Label: Not good enough. I could write reams about this. I still struggle…honestly, I don’t know if I’ll ever conquer that one.
Unglued: I’m a stuffer who eventually explodes and then shames herself…because (wait for it) I’m not good enough! Ha.
Great post. Great book.
Oh, Charlotte…You always make me chuckle. Yep, that’s a label you need to ditch because it’s SO not true!!!! I know – easier said than done. I’m very familiar with the exploding then feeling shameful…:)

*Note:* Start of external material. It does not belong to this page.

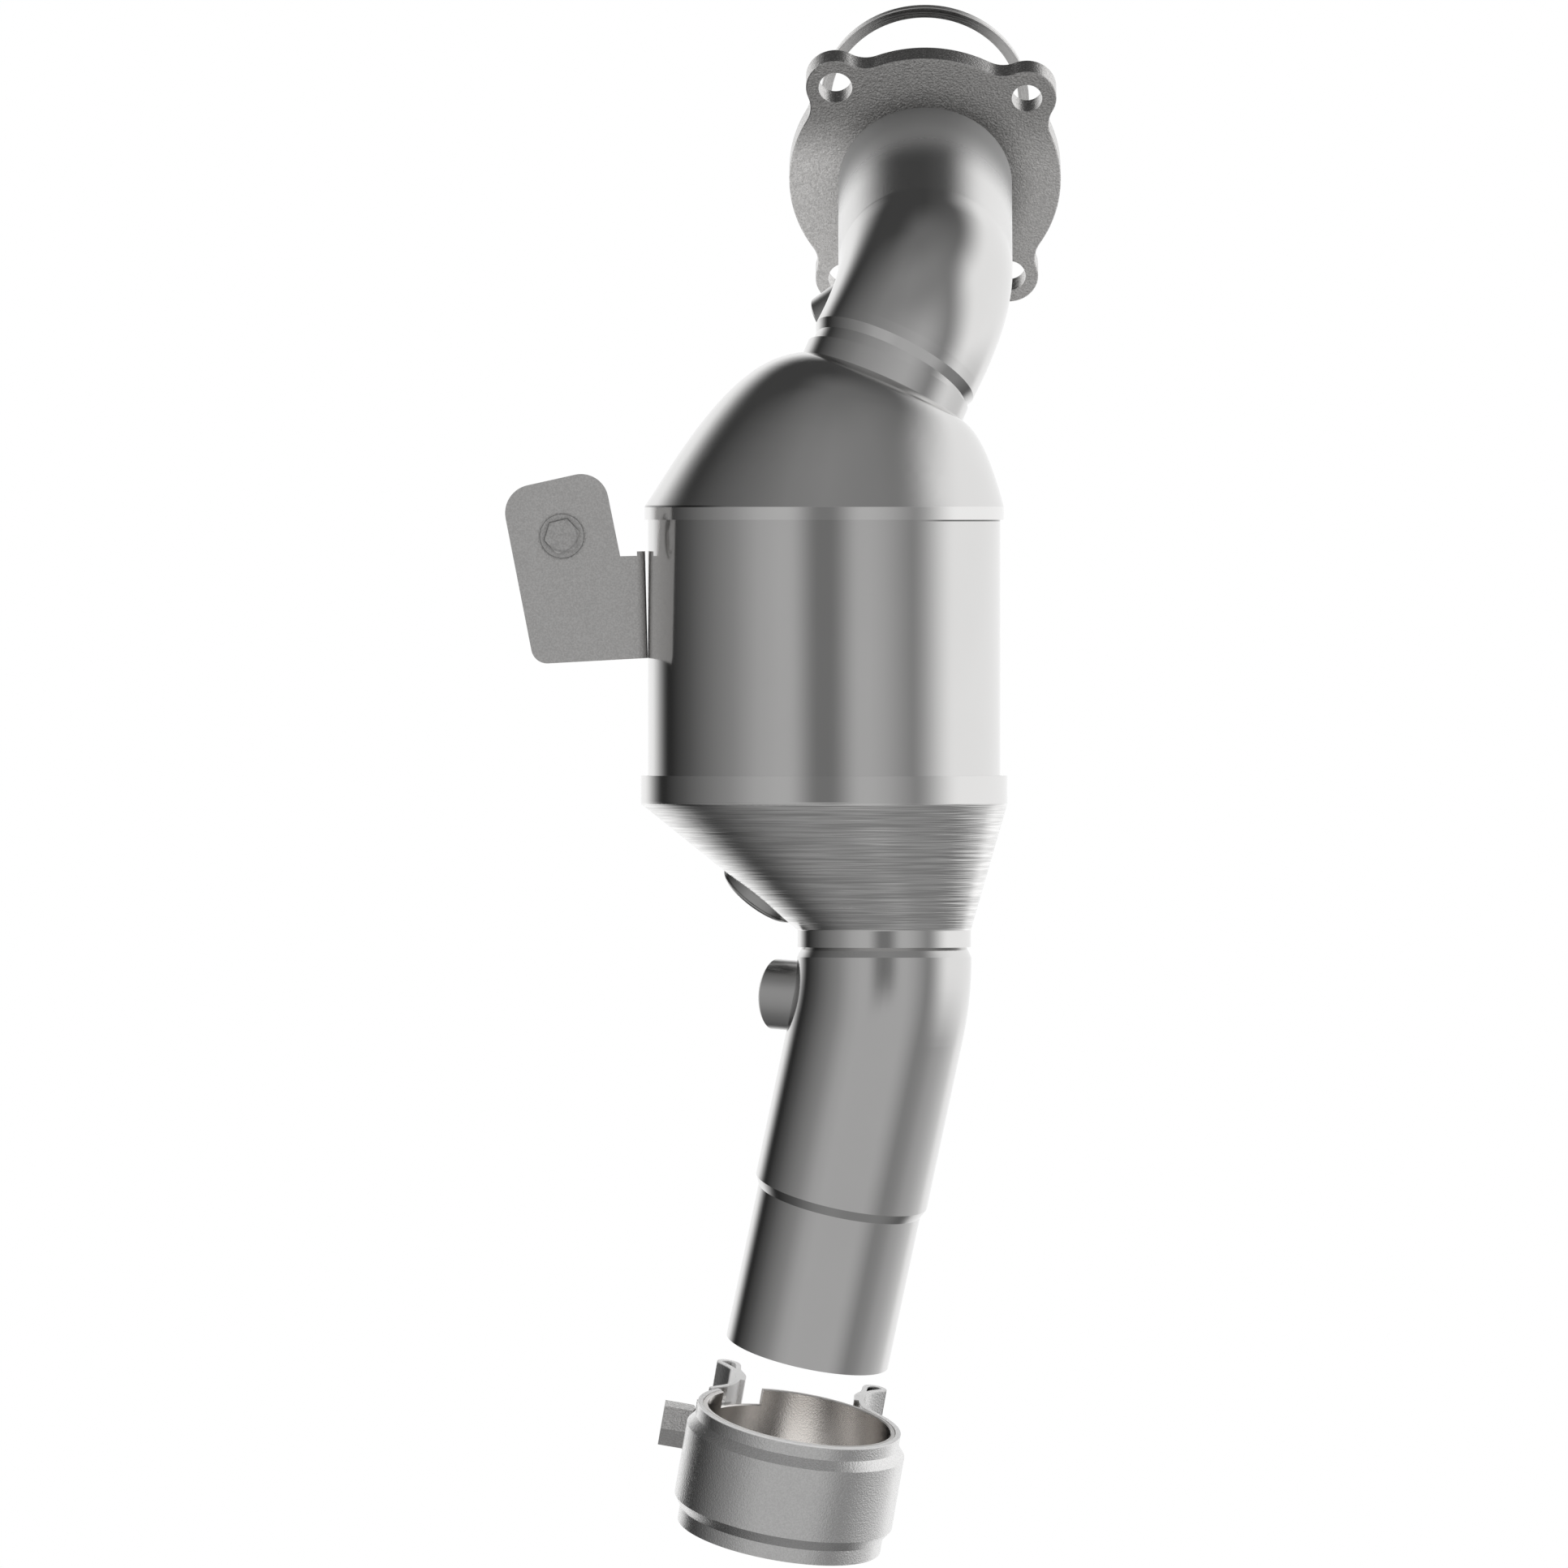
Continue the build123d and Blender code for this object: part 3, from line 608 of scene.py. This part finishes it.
def clamp_bolt_steel():
    finish = Finish(bpy.data.materials.new("clamp_bolt_steel"))
    colour = finish.tint(specks(finish), FASTENER_DARK, FASTENER_LIGHT)
    ridges = rolled_thread(finish, CLAMP_BOLT_MIDDLE, CLAMP_X, CLAMP_BOLT_R, CLAMP_BOLT_PITCH)
    return finish.coat(colour, bolt_roughness(finish), bolt_bump(finish, ridges))


clothe("clamp_bolt", clamp_bolt_steel())
fastener_steel = blasted("bolt_steel", FASTENER_DARK, FASTENER_LIGHT, 0.22, 0.3)
for name in ("clamp_nut", "nut_spacer", "head_spacer"):
    clothe(name, fastener_steel)
for name in ("clamp_bolt", "clamp_nut"):
    round_edges(name, 0.0003)


# Floor. A plain sheet of pale paper, laid level below the object and outside the photograph's view. The
# photograph's metal doesn't mirror one, so it is left out of reflections.
FLOOR_R = 1.5
FLOOR_MIDDLE = (0, -0.11, -0.62)


def lay_floor():
    shape = bmesh.new()
    bmesh.ops.create_circle(shape, cap_ends=True, radius=FLOOR_R, segments=64)
    shape.transform(Matrix.Translation(FLOOR_MIDDLE))
    mesh = bpy.data.meshes.new("floor")
    shape.to_mesh(mesh)
    finish = Finish(bpy.data.materials.new("floor_paper"))
    mesh.materials.append(finish.coat((0.85, 0.85, 0.85, 1), 0.9, metallic=0.0))
    floor = bpy.data.objects.new("floor", mesh)
    bpy.context.scene.collection.objects.link(floor)
    floor.visible_glossy = False


lay_floor()


# Light. Reflections show a room: a tall white screen to the right, a white wall behind, and soft grey in
# front, which fades to black on the left and has a dark gap where the camera stands. The camera and
# diffuse rays see plain white instead.
def light_room():
    world = bpy.data.worlds.new("room")
    bpy.context.scene.world = world
    finish = Finish(world)
    direction = finish.out("ShaderNodeTexCoord", output="Generated")
    split = finish.node("ShaderNodeSeparateXYZ", None, {"Vector": direction})
    x, y, z = (Value(finish, split.outputs[side]) for side in "XYZ")
    turn = finish.math("ARCTAN2", x, -y) * math.degrees(1)
    lift = finish.math("ARCSINE", z) * math.degrees(1)
    drop = -lift

    def ring(*stops):
        """Grey that changes round the object. Each stop has its turn in degrees and its level."""
        placed = [((degrees + 180) / 360, (level, level, level, 1)) for degrees, level in stops]
        return finish.out("ShaderNodeValToRGB", {"stops": placed}, {"Fac": turn * (1 / 360) + 0.5})

    def blend(mask, first, second):
        return first + (second - first) * mask

    wall = ring((-180, 0.04), (-120, 0.03), (-100, 0.10), (-84, 0.18), (-62, 0.29), (-44, 0.44), (-30, 0.49),
                (30, 0.49), (40, 0.44), (60, 0.27), (90, 0.26), (130, 0.13), (180, 0.04))
    ceiling = ring((-180, 0.06), (-124, 0.06), (-84, 0.16), (-40, 0.25), (0, 0.28), (50, 0.25), (180, 0.06))
    gap = (1 - abs(turn).fade(3, 24)) * (1 - abs(lift).fade(4, 18))
    grey = blend(lift.fade(12, 52), wall * (1 - 0.6 * gap), ceiling)
    grey = blend(lift.fade(62, 90), grey, 0.18)
    grey = blend(drop.fade(36, 80), grey, 0.25)
    room = finish.out("ShaderNodeCombineColor", None, {"Red": grey, "Green": grey, "Blue": grey})

    screen = turn.fade(58, 96) * (1 - turn.fade(148, 165)) * (1 - lift.fade(27, 58)) * (1 - drop.fade(2, 34))
    right_wall = turn.fade(130, 150) * (1 - lift.fade(20, 42)) * (1 - drop.fade(14, 50))
    left_wall = (-turn).fade(124, 156) * (1 - lift.fade(16, 44)) * (1 - drop.fade(12, 48))
    white = 1 - (1 - screen) * (1 - right_wall) * (1 - left_wall)

    path = finish.node("ShaderNodeLightPath")
    camera, diffuse, glossy, through = (
        Value(finish, path.outputs[f"Is {kind} Ray"])
        for kind in ("Camera", "Diffuse", "Glossy", "Transmission"))
    seen_white = camera + diffuse + (glossy + through) * white
    colour = finish.tint(seen_white, room, (1, 1, 1, 1))
    background = finish.out("ShaderNodeBackground", None, {"Color": colour, "Strength": 1.0})
    finish.node("ShaderNodeOutputWorld", None, {"Surface": background})


light_room()


# Camera. A very long lens that looks at the middle of the object, a little from above. The picture's
# width and the size of one of its pixels at the object give the lens.
PICTURE_WIDTH = 1932
PIXEL = 0.0003
CAMERA_REACH = 24.0
CAMERA_TILT = math.radians(0.25)
SENSOR_WIDTH = 36
AIM = Vector((-0.05227, -0.07, -0.22624))


def place_camera():
    lens = bpy.data.cameras.new("camera")
    lens.sensor_width = SENSOR_WIDTH
    lens.lens = SENSOR_WIDTH * CAMERA_REACH / (PICTURE_WIDTH * PIXEL)
    lens.clip_end = 2 * CAMERA_REACH
    camera = bpy.data.objects.new("camera", lens)
    bpy.context.scene.collection.objects.link(camera)
    camera.location = AIM + Vector((0, -math.cos(CAMERA_TILT), math.sin(CAMERA_TILT))) * CAMERA_REACH
    camera.rotation_euler = (math.pi / 2 - CAMERA_TILT, 0, 0)
    bpy.context.scene.camera = camera
    bpy.context.scene.view_settings.view_transform = "Standard"


place_camera()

So happy to see you here, sweet sister…
When i read this – it’s not just the labels i put on myself but the labels society puts on me. I work hard with my kids to make sure that labels don’t define them or that they embrace those labels in a way that makes them just another tick mark instead of a trap….but I’m not so good at that myself. For example – if someone calls my daughter a nerd – I talk about all the great things that come with being a nerd and point out that being a nerd is awesome and doesn’t prevent her from also being sporty or any other label out there. Or if my other daughter is told she throws like a girl, I’ll say ‘darn straight and i bet they are jealous.’ But do i apply this to myself? Nope. Not very often. Right now I see myself as the negative in the labels. Like – I am a mom. That’s a label I wear proudly….but i also worry that makes me frumpy, dumpy and boring….like i can’t try new things that are non kid related. I’m a stay at home mom which i love but does that also make me lazy, a financial drain on the family and stupid? There are so many labels and I need to work harder on embracing the good and not the negative that is associated with those labels. Hope that makes sense. I should probably read this chapter again. lol
Labels for me, especially within the last year (have battled severe fibromyalgia that really got the best of me): not a good enough friend, wife, mother. I’m working very hard to overcome these!
I’m a stuffer who builds barriers 100%!!! I dislike confrontation so much that I’d rather swallow everything down than confront people. (no wonder I have heartburn! ha!)